Wszystko wygląda pięknie, skąd zatem regularne informacje o kłopotach Facebooka i wielkich wyzwaniach, jakie stoją przed jego szefem Markiem Zuckerbergiem? O tym, że ich nie brakuje, mogą świadczyć giełdowe wykresy, na których akcje Facebooka są w ostrym trendzie spadkowym. Obecnie ich cena to ok. 140 dol. Tymczasem jeszcze 20 lipca kosztowały niemal 210 dol.

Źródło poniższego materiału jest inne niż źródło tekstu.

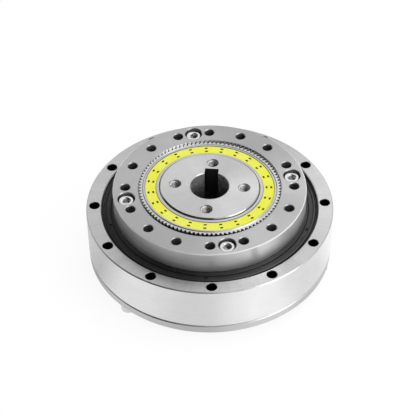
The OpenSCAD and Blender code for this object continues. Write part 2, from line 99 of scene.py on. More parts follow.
# Depths below the circular spline's face over which the painted shade on its teeth turns from dark
# to light.
TOOTH_SHADE_DEPTH, TOOTH_LIGHT_DEPTH = 3.6 * MM, 1.0 * MM
CUP_TEETH_R = (23.7 * MM, 26.5 * MM)
CUP_TEETH_Z = 19 * MM
PLUG_FACE_R = 10 * MM
BORE_SHADE_DEPTH, BORE_LIGHT_DEPTH = 11 * MM, 3 * MM
KEYWAY_R = 7.05 * MM
PLUG_CHAMFER_R = 16 * MM
RACE_EDGE_R = 18.5 * MM
# The seal's moulded rings, painted lighter as a sheen: inner radius, outer radius and tone.
SEAL_SHEEN_BANDS = ((36.2 * MM, 37.7 * MM, 0.022), (35.0 * MM, 35.9 * MM, 0.016))
SEAL_GROOVE = 0.45 * MM
NOTCH_R = (19.35 * MM, 23.0 * MM)
NOTCH_FLOOR_DEPTH, NOTCH_EDGE_DEPTH = 0.45 * MM, 0.05 * MM


# ---- material helpers ----

TINY_R = 0.1 * MM
RING_FINENESS = 9000.0
CLOUDS, GRAIN = 85.0, 5200.0
GRAIN_SHARE = 0.03
# Radius that finds sharp edges, and how much lighter they are made, partly as wear and partly as a
# painted highlight.
EDGE_FIND_RADIUS, EDGE_WEAR_AND_HIGHLIGHT = 0.2 * MM, 1.12
BRIGHTEST = 0.93
ANISOTROPY = 0.6
# Near black: painted shade on the walls of holes.
HOLE_SHADE_TONE = 0.02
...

Droższe były nawet w marcu, kiedy firma zmagała się z kolejnym, być może najpoważniejszym w swojej historii skandalem wizerunkowym.
Kłopoty zaczęły się wcześniej i w zasadzie kolejne afery dokładają tylko kolejny problem do długiej listy wcześniejszych. Po amerykańskich wyborach ogłoszono, że to właśnie serwisy społecznościowe pomogły Donaldowi Trumpowi. Jak to się mogło stać, wyjaśniło się w 2018 r., kiedy eksplodowała bomba z aferą Cambridge Analytica. Firma ta próbowała wpływać na wynik wyborów prezydenckich w USA dzięki kierowanym do użytkowników przekazom. Problem w tym, że wykorzystano do tego dane ok. 90 mln użytkowników Facebooka, a zostały one przez Cambridge Analityca zdobyte bez wiedzy zainteresowanych oraz z naruszeniem regulaminu Facebooka. Okazało się, że gigant społecznościowy dość łatwo dał się wykorzystać jako pośrednik w szpiegowaniu milionów klientów, którzy mu zaufali.
W efekcie Mark Zuckerberg był przesłuchiwany przed specjalną komisją Kongresu. Opublikował od tego czasu serię informacji, co firma zrobiła, aby walczyć z takimi sytuacjami, jak próby wpływania na wynik wyborów, a także z mową nienawiści, dezinformacją i inne obraźliwymi treściami. Gigant usunął od tego czasu miliony fałszywych kont, uruchomił też bazę reklam politycznych – użytkownicy choćby w USA widzą specjalne oznaczenie, iż jest nią dany przekaz i kto go opłacił. Pomogło tylko trochę.
Wkrótce pojawiły się kolejne krytyczne wobec Facebooka raporty. Eksperci ONZ ogłosili, że to Facebook odegrał rolę w szerzeniu mowy nienawiści, która napędzała czystki etniczne w Birmie. Media odkryły też potężne luki i błędy w bazie reklam politycznych Facebooka, nad którymi nadzór był dość poważnie ograniczony.